All the original albums are offered here (with a couple exceptions) with a generous selection of bonus tracks, ranging from backing tracks to live cuts to alternate mixes; they’ve all been available separately but it’s nice to have them all in one package.

Joining them are a wide range of live albums. There’s two separate BBC concerts, his famed set at Deeply Vale in 1978, a handful of other 70s tapes and his 2006 appearance at the Gong Family Unfestival. There are nice moments throughout all these sets: an acoustic version of “Crystal City” on the Deeply Vale disc, a long, jammed-out version of “Searching for the Spark” on Live at the Brighton Dome and a smoking set from Munich. Some of this has been released separately – BBC Radio 1 Live was a mix of the two shows here – but largely, most of this is officially unreleased.

And finally there’s the real meat of the box: four discs of demos, odds and ends and other tracks that don’t fit.

Of particular interest are demos for most of L and Fish Rising, and an album’s worth of unfinished material from the early 80s. There are also some interesting loose tracks from System 7 to finish the box out.

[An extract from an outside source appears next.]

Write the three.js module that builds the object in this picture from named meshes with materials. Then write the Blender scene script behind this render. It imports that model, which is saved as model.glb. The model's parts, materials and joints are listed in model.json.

In sum, it’s a hefty box, complete with a hefty book, but it does what you’d want a super-deluxe box like this to do: it examines Hillage’s music in depth, showing it from multiple angles – from home demo to finished album to live performance – while also covering the scope of his career, from young psych rocker to 70s space guitarist through to his current incarnation as techno elder statesman. It’s probably more than enough for anybody, but this box more than achieves it’s goal of being the end-all, complete document of Steve Hillage.

It’s not the place to start, but it’s a good place to finish.